→ **EXERCISE AIM**
Identify each line containing the word "joints" and copy it.

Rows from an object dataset
---+---

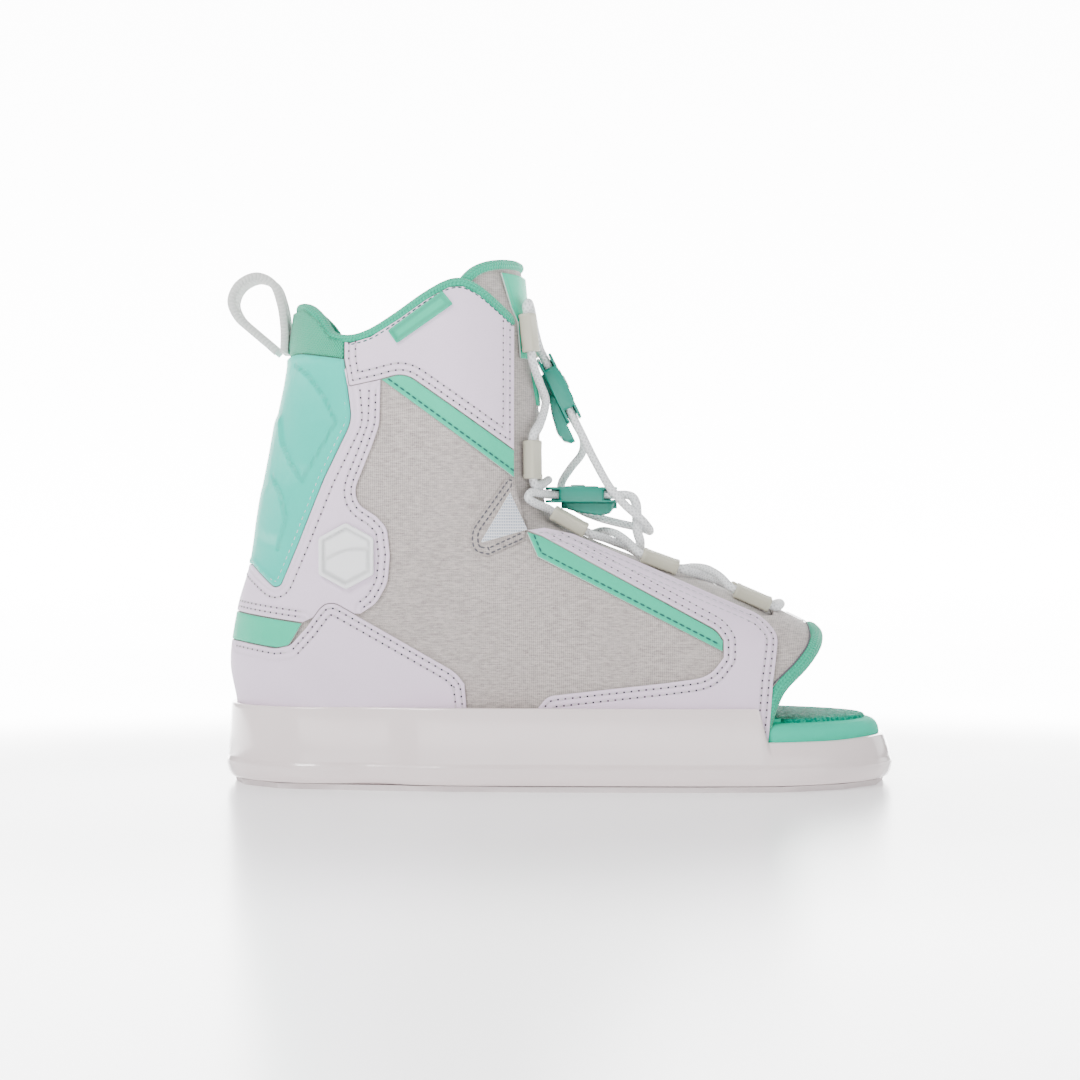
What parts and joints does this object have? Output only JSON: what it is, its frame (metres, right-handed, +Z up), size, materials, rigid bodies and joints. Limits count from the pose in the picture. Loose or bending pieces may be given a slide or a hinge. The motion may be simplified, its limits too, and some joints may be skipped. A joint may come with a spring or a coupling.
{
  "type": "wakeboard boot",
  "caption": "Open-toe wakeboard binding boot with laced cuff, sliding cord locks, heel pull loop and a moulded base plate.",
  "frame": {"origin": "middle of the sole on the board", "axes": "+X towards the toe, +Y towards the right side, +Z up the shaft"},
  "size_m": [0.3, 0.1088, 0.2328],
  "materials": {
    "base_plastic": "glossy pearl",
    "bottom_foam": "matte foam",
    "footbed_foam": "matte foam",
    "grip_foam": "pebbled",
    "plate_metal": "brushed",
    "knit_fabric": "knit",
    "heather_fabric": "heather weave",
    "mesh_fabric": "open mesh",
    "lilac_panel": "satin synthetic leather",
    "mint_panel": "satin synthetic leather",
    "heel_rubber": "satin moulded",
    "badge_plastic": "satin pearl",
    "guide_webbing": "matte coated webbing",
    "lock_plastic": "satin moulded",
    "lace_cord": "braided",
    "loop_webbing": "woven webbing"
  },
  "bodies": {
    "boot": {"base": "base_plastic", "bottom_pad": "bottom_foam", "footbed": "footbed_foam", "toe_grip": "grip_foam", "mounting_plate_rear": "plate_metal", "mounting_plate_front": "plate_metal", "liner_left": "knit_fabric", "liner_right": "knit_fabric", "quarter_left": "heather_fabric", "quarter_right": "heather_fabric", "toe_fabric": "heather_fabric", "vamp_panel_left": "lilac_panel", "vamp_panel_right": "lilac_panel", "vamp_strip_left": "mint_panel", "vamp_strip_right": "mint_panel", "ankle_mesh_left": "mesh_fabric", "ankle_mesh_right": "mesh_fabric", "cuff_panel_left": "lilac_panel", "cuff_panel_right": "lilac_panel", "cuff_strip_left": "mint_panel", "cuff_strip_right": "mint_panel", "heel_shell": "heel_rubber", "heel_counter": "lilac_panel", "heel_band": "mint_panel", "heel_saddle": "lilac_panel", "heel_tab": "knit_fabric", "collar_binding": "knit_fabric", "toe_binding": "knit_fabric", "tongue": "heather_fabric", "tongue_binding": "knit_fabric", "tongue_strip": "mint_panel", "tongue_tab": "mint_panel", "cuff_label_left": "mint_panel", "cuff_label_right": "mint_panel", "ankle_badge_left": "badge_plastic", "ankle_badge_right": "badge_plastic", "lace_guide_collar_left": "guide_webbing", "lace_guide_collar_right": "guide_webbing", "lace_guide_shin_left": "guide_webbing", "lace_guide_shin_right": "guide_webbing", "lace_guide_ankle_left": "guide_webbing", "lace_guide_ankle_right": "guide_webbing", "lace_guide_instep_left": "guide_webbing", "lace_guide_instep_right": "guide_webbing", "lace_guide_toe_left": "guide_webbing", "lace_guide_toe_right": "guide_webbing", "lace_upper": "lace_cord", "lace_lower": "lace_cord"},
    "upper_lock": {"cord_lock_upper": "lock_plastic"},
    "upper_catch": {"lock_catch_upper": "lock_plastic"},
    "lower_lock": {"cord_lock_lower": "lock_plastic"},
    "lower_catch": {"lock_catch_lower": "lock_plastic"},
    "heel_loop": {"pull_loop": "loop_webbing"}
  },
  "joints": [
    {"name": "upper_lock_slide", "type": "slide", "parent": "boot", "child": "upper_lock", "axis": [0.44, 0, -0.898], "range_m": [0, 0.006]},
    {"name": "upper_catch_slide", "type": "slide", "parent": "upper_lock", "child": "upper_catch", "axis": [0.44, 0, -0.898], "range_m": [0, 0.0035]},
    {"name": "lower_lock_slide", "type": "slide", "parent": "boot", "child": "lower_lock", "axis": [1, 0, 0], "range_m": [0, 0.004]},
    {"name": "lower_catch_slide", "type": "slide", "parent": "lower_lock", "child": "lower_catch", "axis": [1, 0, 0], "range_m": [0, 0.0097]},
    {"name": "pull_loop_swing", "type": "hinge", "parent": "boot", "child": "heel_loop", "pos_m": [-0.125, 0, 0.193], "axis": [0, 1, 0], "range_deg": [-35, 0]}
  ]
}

---+---

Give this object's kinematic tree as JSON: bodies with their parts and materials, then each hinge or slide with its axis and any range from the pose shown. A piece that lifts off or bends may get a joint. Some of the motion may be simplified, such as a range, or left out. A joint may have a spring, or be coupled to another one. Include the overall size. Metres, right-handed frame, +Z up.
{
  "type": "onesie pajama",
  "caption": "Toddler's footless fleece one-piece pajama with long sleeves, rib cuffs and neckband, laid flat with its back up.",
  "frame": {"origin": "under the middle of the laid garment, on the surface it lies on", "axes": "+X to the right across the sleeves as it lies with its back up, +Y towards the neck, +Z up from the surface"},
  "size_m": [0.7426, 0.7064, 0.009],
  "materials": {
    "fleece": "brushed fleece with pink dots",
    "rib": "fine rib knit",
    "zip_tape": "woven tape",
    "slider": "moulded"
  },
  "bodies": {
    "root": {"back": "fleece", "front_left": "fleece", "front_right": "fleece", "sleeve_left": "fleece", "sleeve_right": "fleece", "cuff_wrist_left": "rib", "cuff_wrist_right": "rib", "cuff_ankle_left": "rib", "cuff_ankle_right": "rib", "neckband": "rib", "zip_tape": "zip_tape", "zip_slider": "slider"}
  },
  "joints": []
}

---+---

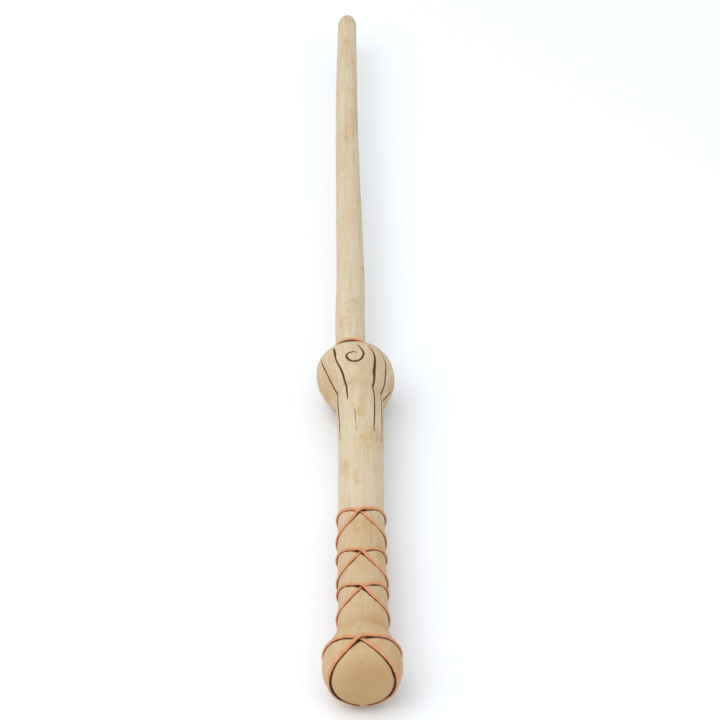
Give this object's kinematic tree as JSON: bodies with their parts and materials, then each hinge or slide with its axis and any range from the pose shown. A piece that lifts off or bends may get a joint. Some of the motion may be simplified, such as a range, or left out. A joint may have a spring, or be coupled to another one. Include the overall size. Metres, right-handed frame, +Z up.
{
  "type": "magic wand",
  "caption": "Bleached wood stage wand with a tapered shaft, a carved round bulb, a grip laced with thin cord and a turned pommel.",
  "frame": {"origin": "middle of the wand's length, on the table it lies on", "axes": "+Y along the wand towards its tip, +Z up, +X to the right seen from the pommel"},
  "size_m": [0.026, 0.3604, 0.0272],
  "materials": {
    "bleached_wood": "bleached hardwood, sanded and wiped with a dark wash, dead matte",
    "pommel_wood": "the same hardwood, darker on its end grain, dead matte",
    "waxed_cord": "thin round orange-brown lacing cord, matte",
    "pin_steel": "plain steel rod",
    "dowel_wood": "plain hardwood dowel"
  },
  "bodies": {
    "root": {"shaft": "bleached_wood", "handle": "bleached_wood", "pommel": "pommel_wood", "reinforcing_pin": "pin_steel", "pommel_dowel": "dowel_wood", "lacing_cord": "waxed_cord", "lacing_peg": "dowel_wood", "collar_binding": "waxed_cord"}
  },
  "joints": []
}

---+---

→ **RESULT**
What parts and joints does this object have? Output only JSON: what it is, its frame (metres, right-handed, +Z up), size, materials, rigid bodies and joints. Limits count from the pose in the picture. Loose or bending pieces may be given a slide or a hinge. The motion may be simplified, its limits too, and some joints may be skipped. A joint may come with a spring or a coupling.
  "joints": [
  "joints": []
  "joints": []